→ WHAT IS BEING ASKED:
Reproduce all of the material exactly as shown.

→ COLLECTED DATA:

□ □ □

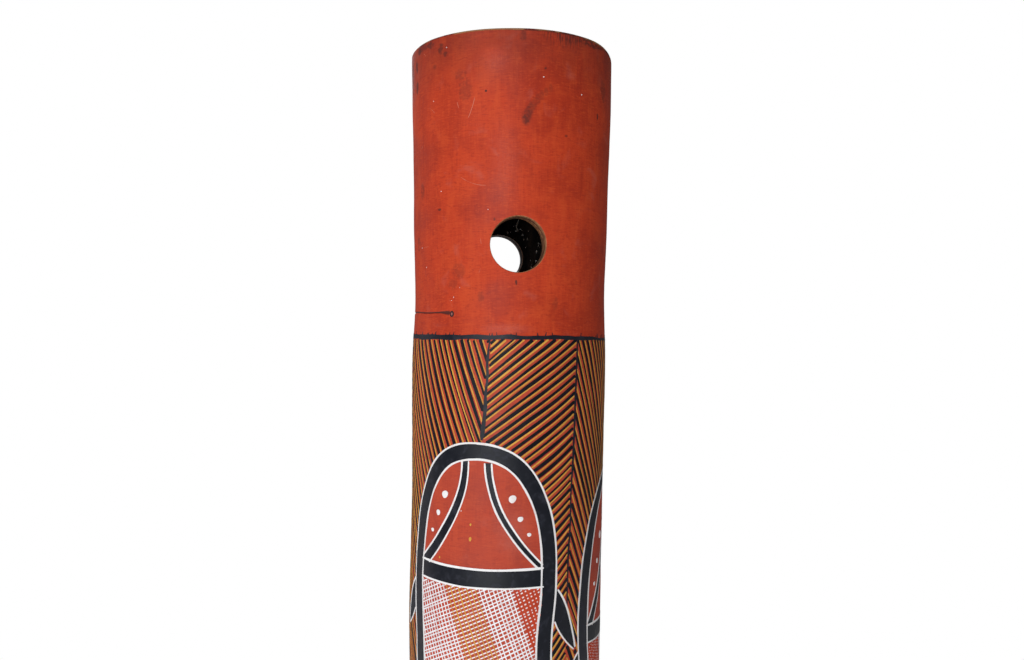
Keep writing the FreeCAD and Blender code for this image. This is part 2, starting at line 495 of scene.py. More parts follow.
class Shader:
    """A material being built, with a method for each kind of node it needs."""

    def __init__(self, name, roughness=0.6, specular=0.35):
        self.material = bpy.data.materials.new(name)
        self.material.use_nodes = True
        self.tree = self.material.node_tree
        self.finish = self.tree.nodes["Principled BSDF"]
        self.finish.inputs["Roughness"].default_value = roughness
        self.finish.inputs["Specular IOR Level"].default_value = specular
        self.where = self.node("TexCoord").outputs["Object"]

    def node(self, kind, inputs=(), **settings):
        """A new node in this material."""
        return add_node(self.tree, kind, inputs, **settings)

    def noise(self, size, detail=4.0, stretch=(1, 1, 1), warp=0.0):
        """Noise whose patches are about size millimetres across."""
        mapping = self.node("Mapping", {"Vector": self.where, "Scale": stretch})
        inputs = {"Scale": 1 / (size * MM), "Detail": detail, "Distortion": warp}
        inputs["Vector"] = mapping.outputs["Vector"]
        return self.node("TexNoise", inputs).outputs["Fac"]

    def math(self, operation, first, second=0.0):
        """The two values added, multiplied or compared."""
        return self.node("Math", {0: first, 1: second}, operation=operation).outputs[0]

    def times(self, first, second):
        """The product of two values."""
        return self.math("MULTIPLY", first, second)

    def vector(self, operation, first, second=(0, 0, 0)):
        """A node that works on one or two vectors."""
        return self.node("VectorMath", {0: first, 1: second}, operation=operation)

    def span(self, value, low, high, to_low=0.0, to_high=1.0):
        """A smooth step from to_low, at low and before, to to_high."""
        inputs = {"Value": value, "From Min": low, "From Max": high}
        inputs |= {"To Min": to_low, "To Max": to_high}
        step = self.node("MapRange", inputs, interpolation_type="SMOOTHSTEP")
        return step.outputs["Result"]

    def mix(self, share, first, second):
        """One colour going over to another by share."""
        inputs = {"Factor": share, 6: first, 7: second}
        return self.node("Mix", inputs, data_type="RGBA").outputs[2]

    def layered(self, colour, *layers):
        """The colour under layers: pattern, where it starts and fills, strength, colour."""
        for pattern, low, high, strength, layer in layers:
            colour = self.mix(self.span(pattern, low, high, 0.0, strength), colour, layer)
        return colour

    def stored(self, name):
        """A number kept on the mesh by give_values."""
        return self.node("Attribute", attribute_name=name).outputs["Fac"]

    def part(self, axis):
        """One coordinate of the place, in metres."""
        return self.node("SeparateXYZ", {0: self.where}).outputs[axis]

    def mark(self, centre, size, edge=0.5):
        """1 inside a soft ellipsoid at centre, in metres; size in millimetres."""
        away = self.vector("SUBTRACT", self.where, centre).outputs[0]
        shares = self.vector("MULTIPLY", away, [1 / (half * MM) for half in size]).outputs[0]
        return self.span(self.vector("LENGTH", shares).outputs["Value"], 1.0, edge)

    def done(self, colour, roughness=None, height=None, distance=0.1, strength=1.0):
        """Wires the colour, roughness and bump, and returns the material."""
        feed(self.finish.inputs["Base Color"], colour)
        if roughness is not None:
            feed(self.finish.inputs["Roughness"], roughness)
        if height is not None:
            inputs = {"Height": height, "Distance": distance * MM, "Strength": strength}
            feed(self.finish.inputs["Normal"], self.node("Bump", inputs).outputs["Normal"])
        return self.material


BORDER_DOWN = 191.2              # the plain red crown ends here
BORDER_TICKS = 70                # short strokes that overshoot a border
RED_DEEP = (0.30, 0.022, 0.0095, 1)
RED_BODY = (0.50, 0.045, 0.0125, 1)
RED_BRIGHT = (0.59, 0.073, 0.0185, 1)
STAIN = (0.085, 0.018, 0.014, 1)
PALE_RED = (0.50, 0.13, 0.10, 1)
BARE_WOOD = (0.33, 0.15, 0.065, 1)
DUSTY_RED = (0.40, 0.095, 0.07, 1)
GALLERY_DIRT = (0.045, 0.017, 0.016, 1)
DARK_RIDGES_AND_SHADE = (0.018, 0.010, 0.009, 1)


def spot_on_skin(degrees, down):
    """The point of the skin at an angle and a distance below the bell."""
    return tuple(skin(math.radians(degrees), TOP - down))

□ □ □

→ CORRECT ANSWER:
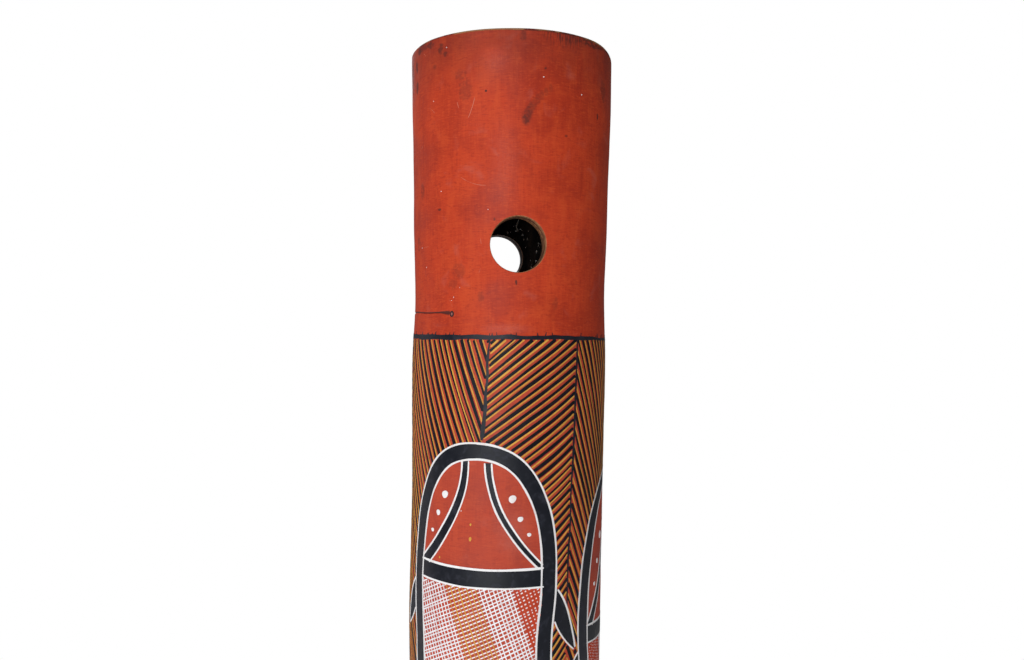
Keep writing the FreeCAD and Blender code for this image. This is part 2, starting at line 495 of scene.py. More parts follow.
class Shader:
    """A material being built, with a method for each kind of node it needs."""

    def __init__(self, name, roughness=0.6, specular=0.35):
        self.material = bpy.data.materials.new(name)
        self.material.use_nodes = True
        self.tree = self.material.node_tree
        self.finish = self.tree.nodes["Principled BSDF"]
        self.finish.inputs["Roughness"].default_value = roughness
        self.finish.inputs["Specular IOR Level"].default_value = specular
        self.where = self.node("TexCoord").outputs["Object"]

    def node(self, kind, inputs=(), **settings):
        """A new node in this material."""
        return add_node(self.tree, kind, inputs, **settings)

    def noise(self, size, detail=4.0, stretch=(1, 1, 1), warp=0.0):
        """Noise whose patches are about size millimetres across."""
        mapping = self.node("Mapping", {"Vector": self.where, "Scale": stretch})
        inputs = {"Scale": 1 / (size * MM), "Detail": detail, "Distortion": warp}
        inputs["Vector"] = mapping.outputs["Vector"]
        return self.node("TexNoise", inputs).outputs["Fac"]

    def math(self, operation, first, second=0.0):
        """The two values added, multiplied or compared."""
        return self.node("Math", {0: first, 1: second}, operation=operation).outputs[0]

    def times(self, first, second):
        """The product of two values."""
        return self.math("MULTIPLY", first, second)

    def vector(self, operation, first, second=(0, 0, 0)):
        """A node that works on one or two vectors."""
        return self.node("VectorMath", {0: first, 1: second}, operation=operation)

    def span(self, value, low, high, to_low=0.0, to_high=1.0):
        """A smooth step from to_low, at low and before, to to_high."""
        inputs = {"Value": value, "From Min": low, "From Max": high}
        inputs |= {"To Min": to_low, "To Max": to_high}
        step = self.node("MapRange", inputs, interpolation_type="SMOOTHSTEP")
        return step.outputs["Result"]

    def mix(self, share, first, second):
        """One colour going over to another by share."""
        inputs = {"Factor": share, 6: first, 7: second}
        return self.node("Mix", inputs, data_type="RGBA").outputs[2]

    def layered(self, colour, *layers):
        """The colour under layers: pattern, where it starts and fills, strength, colour."""
        for pattern, low, high, strength, layer in layers:
            colour = self.mix(self.span(pattern, low, high, 0.0, strength), colour, layer)
        return colour

    def stored(self, name):
        """A number kept on the mesh by give_values."""
        return self.node("Attribute", attribute_name=name).outputs["Fac"]

    def part(self, axis):
        """One coordinate of the place, in metres."""
        return self.node("SeparateXYZ", {0: self.where}).outputs[axis]

    def mark(self, centre, size, edge=0.5):
        """1 inside a soft ellipsoid at centre, in metres; size in millimetres."""
        away = self.vector("SUBTRACT", self.where, centre).outputs[0]
        shares = self.vector("MULTIPLY", away, [1 / (half * MM) for half in size]).outputs[0]
        return self.span(self.vector("LENGTH", shares).outputs["Value"], 1.0, edge)

    def done(self, colour, roughness=None, height=None, distance=0.1, strength=1.0):
        """Wires the colour, roughness and bump, and returns the material."""
        feed(self.finish.inputs["Base Color"], colour)
        if roughness is not None:
            feed(self.finish.inputs["Roughness"], roughness)
        if height is not None:
            inputs = {"Height": height, "Distance": distance * MM, "Strength": strength}
            feed(self.finish.inputs["Normal"], self.node("Bump", inputs).outputs["Normal"])
        return self.material


BORDER_DOWN = 191.2              # the plain red crown ends here
BORDER_TICKS = 70                # short strokes that overshoot a border
RED_DEEP = (0.30, 0.022, 0.0095, 1)
RED_BODY = (0.50, 0.045, 0.0125, 1)
RED_BRIGHT = (0.59, 0.073, 0.0185, 1)
STAIN = (0.085, 0.018, 0.014, 1)
PALE_RED = (0.50, 0.13, 0.10, 1)
BARE_WOOD = (0.33, 0.15, 0.065, 1)
DUSTY_RED = (0.40, 0.095, 0.07, 1)
GALLERY_DIRT = (0.045, 0.017, 0.016, 1)
DARK_RIDGES_AND_SHADE = (0.018, 0.010, 0.009, 1)


def spot_on_skin(degrees, down):
    """The point of the skin at an angle and a distance below the bell."""
    return tuple(skin(math.radians(degrees), TOP - down))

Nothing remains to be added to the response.